= YOUR GOAL =
List every line below containing "axes".

[start of RECORD EXCERPTS]

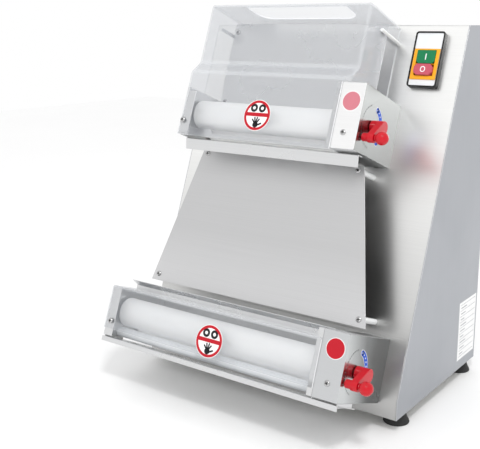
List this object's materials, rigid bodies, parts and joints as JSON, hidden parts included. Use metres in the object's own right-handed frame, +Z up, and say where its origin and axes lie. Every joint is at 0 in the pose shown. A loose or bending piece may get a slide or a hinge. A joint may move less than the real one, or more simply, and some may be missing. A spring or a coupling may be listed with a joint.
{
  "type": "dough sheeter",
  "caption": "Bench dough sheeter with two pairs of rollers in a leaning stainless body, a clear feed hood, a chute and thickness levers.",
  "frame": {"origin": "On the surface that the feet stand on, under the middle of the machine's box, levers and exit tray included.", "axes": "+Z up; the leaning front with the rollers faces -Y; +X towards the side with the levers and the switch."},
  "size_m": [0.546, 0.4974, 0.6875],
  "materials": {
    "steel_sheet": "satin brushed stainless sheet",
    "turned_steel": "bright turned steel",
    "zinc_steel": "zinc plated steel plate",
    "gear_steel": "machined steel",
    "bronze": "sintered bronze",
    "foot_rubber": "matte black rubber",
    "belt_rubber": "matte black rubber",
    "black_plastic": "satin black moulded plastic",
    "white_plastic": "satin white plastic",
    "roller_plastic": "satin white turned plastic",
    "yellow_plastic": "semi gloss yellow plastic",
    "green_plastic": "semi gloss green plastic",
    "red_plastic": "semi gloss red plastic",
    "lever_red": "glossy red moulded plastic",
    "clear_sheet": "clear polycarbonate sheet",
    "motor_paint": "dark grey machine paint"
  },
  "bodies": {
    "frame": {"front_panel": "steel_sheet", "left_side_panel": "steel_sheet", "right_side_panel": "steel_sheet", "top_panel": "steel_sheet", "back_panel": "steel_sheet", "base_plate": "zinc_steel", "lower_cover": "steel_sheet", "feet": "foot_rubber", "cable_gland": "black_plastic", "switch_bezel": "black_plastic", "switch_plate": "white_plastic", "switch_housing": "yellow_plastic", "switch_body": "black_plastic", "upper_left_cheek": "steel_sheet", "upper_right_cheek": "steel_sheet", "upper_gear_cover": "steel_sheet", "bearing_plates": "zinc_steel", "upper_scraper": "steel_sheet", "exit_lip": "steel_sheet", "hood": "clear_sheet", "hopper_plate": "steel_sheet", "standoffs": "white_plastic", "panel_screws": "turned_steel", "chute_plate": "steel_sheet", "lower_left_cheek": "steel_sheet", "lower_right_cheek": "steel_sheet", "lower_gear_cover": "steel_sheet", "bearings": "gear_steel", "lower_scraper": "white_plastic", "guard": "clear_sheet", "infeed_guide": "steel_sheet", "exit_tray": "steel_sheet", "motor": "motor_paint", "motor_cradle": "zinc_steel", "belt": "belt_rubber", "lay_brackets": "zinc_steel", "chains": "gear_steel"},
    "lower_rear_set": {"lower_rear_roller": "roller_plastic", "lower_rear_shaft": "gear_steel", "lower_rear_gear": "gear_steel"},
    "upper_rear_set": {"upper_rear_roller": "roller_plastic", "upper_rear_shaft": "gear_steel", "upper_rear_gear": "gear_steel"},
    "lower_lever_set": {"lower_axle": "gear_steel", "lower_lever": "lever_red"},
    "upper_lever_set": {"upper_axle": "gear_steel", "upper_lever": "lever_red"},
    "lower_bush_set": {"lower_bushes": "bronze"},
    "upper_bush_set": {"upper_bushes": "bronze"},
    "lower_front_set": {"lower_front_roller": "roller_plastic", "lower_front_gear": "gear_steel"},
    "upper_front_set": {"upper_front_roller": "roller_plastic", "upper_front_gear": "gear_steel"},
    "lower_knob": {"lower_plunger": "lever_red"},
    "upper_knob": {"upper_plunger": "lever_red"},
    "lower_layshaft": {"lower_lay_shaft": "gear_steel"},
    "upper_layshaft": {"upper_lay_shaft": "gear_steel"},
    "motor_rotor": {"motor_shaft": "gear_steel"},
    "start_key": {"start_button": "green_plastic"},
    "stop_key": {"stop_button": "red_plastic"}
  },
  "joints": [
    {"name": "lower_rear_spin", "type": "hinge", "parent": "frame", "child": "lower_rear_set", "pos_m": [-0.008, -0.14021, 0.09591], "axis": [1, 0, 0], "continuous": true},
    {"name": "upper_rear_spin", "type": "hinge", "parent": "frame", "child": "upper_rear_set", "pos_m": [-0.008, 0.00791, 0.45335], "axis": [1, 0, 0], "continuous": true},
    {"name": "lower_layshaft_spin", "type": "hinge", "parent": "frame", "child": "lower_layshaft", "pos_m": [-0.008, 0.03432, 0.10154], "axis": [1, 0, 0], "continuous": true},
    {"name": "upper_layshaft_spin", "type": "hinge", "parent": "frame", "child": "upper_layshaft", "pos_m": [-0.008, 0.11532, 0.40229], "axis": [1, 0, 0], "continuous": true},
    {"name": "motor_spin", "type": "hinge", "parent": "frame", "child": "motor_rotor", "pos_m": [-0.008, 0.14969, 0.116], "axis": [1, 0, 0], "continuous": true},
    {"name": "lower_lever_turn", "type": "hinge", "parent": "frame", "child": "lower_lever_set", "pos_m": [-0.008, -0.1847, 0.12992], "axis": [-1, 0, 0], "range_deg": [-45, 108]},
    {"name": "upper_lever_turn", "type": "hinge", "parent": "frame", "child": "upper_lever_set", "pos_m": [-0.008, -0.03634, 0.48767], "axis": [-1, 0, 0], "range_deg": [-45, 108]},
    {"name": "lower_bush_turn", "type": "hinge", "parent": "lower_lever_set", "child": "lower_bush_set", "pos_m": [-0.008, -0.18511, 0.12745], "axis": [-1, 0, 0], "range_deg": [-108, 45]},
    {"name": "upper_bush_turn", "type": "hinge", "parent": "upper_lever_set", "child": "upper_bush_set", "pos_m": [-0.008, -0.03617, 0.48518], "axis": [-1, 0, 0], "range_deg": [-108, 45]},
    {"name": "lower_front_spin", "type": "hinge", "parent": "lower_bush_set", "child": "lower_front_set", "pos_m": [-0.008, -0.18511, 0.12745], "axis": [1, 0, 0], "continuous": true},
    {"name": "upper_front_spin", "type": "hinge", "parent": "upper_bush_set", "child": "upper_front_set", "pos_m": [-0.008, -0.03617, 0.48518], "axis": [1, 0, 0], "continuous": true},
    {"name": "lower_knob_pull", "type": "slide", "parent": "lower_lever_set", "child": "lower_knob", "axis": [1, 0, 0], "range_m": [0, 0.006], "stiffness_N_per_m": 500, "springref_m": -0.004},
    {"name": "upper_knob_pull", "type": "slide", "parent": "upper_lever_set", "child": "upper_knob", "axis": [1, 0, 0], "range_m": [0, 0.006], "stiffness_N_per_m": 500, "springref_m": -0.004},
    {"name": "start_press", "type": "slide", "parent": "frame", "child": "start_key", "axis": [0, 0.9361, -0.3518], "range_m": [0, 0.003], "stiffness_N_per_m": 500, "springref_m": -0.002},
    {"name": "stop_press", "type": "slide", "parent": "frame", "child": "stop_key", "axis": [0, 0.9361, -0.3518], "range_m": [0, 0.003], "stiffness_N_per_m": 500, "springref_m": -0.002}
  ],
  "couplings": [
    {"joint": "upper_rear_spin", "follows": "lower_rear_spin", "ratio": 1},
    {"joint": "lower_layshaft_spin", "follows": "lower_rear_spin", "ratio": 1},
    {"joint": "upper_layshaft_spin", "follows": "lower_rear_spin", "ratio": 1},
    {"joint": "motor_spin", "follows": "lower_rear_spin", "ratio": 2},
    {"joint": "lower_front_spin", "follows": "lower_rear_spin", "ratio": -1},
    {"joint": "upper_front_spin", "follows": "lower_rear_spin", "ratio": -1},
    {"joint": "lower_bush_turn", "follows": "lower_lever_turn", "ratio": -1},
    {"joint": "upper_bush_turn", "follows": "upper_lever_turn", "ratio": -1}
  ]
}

[end of RECORD EXCERPTS]
[start of RECORD EXCERPTS]

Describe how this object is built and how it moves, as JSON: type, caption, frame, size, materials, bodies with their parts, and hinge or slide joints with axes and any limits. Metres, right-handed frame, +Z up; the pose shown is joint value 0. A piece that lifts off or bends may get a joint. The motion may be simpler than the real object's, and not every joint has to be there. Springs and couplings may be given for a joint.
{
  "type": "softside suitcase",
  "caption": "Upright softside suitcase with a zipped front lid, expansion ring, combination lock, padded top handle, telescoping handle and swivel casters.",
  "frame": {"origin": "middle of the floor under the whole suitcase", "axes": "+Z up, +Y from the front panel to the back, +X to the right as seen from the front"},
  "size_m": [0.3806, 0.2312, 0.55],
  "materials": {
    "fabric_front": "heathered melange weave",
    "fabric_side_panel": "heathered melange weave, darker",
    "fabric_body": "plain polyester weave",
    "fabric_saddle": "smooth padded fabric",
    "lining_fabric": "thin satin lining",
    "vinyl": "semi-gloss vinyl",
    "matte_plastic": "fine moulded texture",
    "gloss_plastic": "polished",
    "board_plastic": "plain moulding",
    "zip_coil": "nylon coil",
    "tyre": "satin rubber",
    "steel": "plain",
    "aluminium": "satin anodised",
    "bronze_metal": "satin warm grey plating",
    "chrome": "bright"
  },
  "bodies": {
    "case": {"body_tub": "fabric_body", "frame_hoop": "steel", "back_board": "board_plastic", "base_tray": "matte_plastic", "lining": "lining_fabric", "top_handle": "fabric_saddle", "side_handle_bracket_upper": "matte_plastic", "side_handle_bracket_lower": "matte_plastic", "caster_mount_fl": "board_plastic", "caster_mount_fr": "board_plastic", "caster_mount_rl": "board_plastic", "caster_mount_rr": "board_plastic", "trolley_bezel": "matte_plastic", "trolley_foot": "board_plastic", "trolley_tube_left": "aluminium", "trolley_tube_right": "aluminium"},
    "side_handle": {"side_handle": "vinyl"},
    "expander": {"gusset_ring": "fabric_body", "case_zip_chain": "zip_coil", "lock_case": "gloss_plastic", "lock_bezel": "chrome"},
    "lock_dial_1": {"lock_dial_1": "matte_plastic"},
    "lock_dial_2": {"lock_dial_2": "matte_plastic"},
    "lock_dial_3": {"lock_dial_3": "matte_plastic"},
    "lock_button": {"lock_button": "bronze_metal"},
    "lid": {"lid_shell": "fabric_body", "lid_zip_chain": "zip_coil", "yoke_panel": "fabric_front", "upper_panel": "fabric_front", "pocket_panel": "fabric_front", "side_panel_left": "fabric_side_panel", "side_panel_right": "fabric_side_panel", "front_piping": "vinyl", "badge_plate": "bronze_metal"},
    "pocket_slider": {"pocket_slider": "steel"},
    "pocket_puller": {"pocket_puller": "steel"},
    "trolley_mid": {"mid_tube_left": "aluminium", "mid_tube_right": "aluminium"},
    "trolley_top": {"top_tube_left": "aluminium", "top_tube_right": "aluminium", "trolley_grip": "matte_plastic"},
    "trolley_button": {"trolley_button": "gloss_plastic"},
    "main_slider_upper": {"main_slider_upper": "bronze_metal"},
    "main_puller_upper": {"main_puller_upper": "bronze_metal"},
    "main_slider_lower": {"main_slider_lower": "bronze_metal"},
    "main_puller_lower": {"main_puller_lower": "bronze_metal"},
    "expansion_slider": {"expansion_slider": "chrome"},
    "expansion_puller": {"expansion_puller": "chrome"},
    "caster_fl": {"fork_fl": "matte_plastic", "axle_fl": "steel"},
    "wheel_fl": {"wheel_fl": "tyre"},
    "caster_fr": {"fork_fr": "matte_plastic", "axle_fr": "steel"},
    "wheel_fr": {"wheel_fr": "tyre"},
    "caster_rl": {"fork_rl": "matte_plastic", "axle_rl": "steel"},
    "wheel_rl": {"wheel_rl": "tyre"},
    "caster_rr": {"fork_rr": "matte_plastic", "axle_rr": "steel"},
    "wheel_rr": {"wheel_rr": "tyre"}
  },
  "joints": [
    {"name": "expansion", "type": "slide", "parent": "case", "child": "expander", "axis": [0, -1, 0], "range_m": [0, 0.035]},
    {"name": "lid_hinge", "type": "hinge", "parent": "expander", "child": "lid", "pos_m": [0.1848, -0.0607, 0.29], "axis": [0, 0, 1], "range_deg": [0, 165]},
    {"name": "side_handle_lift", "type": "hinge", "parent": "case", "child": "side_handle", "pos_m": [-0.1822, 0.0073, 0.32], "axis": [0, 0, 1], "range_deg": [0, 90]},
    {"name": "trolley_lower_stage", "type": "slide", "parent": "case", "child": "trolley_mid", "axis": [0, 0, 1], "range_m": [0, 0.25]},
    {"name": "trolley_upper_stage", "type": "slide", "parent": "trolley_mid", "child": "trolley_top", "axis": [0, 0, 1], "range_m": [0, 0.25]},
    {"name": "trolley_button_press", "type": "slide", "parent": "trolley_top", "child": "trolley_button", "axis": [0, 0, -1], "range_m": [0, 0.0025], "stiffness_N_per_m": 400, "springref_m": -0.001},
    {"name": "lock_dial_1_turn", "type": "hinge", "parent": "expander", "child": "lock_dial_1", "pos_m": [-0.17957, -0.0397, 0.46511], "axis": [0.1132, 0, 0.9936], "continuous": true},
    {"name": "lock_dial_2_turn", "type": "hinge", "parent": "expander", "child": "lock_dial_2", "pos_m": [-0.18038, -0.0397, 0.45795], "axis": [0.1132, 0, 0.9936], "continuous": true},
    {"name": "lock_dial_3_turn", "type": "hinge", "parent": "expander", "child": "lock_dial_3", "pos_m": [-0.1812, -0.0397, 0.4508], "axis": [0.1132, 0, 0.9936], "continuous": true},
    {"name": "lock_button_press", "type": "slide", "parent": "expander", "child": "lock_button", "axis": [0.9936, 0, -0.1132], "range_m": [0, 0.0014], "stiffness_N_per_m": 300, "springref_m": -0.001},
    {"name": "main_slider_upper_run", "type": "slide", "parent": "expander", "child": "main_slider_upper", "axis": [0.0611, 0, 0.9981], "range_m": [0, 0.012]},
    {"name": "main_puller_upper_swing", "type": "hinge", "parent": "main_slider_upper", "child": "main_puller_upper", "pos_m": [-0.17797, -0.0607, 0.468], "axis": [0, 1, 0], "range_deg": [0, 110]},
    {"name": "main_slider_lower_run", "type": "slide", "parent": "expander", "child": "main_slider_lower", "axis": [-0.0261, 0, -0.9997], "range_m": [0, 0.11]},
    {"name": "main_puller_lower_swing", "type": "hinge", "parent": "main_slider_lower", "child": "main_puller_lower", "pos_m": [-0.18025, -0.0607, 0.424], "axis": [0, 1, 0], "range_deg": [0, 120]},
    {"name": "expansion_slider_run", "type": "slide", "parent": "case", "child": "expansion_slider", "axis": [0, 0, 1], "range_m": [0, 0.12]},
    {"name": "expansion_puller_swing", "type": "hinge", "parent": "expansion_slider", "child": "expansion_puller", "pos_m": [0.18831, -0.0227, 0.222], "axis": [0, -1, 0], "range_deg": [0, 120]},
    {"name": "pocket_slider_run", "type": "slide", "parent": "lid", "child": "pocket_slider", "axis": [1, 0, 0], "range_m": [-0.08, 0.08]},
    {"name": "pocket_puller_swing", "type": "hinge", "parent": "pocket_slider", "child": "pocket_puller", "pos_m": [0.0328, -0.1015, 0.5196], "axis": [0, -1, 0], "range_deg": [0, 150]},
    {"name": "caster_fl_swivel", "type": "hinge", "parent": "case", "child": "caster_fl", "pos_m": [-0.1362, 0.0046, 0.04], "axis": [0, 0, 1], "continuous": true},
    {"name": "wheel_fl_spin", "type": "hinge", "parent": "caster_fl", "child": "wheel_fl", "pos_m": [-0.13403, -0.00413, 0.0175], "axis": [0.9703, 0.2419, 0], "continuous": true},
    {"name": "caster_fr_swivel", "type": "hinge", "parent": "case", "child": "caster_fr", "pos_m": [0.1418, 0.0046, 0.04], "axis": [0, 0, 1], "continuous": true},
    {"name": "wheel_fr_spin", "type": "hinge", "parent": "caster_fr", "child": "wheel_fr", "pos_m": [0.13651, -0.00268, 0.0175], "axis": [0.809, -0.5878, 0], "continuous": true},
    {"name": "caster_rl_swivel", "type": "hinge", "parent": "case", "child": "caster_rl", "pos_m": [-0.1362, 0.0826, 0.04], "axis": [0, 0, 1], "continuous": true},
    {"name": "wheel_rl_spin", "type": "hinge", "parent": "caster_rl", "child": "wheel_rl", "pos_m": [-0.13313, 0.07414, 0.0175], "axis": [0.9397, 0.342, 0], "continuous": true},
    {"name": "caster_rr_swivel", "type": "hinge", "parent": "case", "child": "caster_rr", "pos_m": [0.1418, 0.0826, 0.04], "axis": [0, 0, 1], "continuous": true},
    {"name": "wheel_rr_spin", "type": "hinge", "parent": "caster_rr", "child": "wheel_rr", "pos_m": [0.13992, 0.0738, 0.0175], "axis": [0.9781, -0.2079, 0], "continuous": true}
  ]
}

[end of RECORD EXCERPTS]

= SOLUTION TO THIS EXERCISE =
List this object's materials, rigid bodies, parts and joints as JSON, hidden parts included. Use metres in the object's own right-handed frame, +Z up, and say where its origin and axes lie. Every joint is at 0 in the pose shown. A loose or bending piece may get a slide or a hinge. A joint may move less than the real one, or more simply, and some may be missing. A spring or a coupling may be listed with a joint.
  "frame": {"origin": "On the surface that the feet stand on, under the middle of the machine's box, levers and exit tray included.", "axes": "+Z up; the leaning front with the rollers faces -Y; +X towards the side with the levers and the switch."},
Describe how this object is built and how it moves, as JSON: type, caption, frame, size, materials, bodies with their parts, and hinge or slide joints with axes and any limits. Metres, right-handed frame, +Z up; the pose shown is joint value 0. A piece that lifts off or bends may get a joint. The motion may be simpler than the real object's, and not every joint has to be there. Springs and couplings may be given for a joint.
  "frame": {"origin": "middle of the floor under the whole suitcase", "axes": "+Z up, +Y from the front panel to the back, +X to the right as seen from the front"},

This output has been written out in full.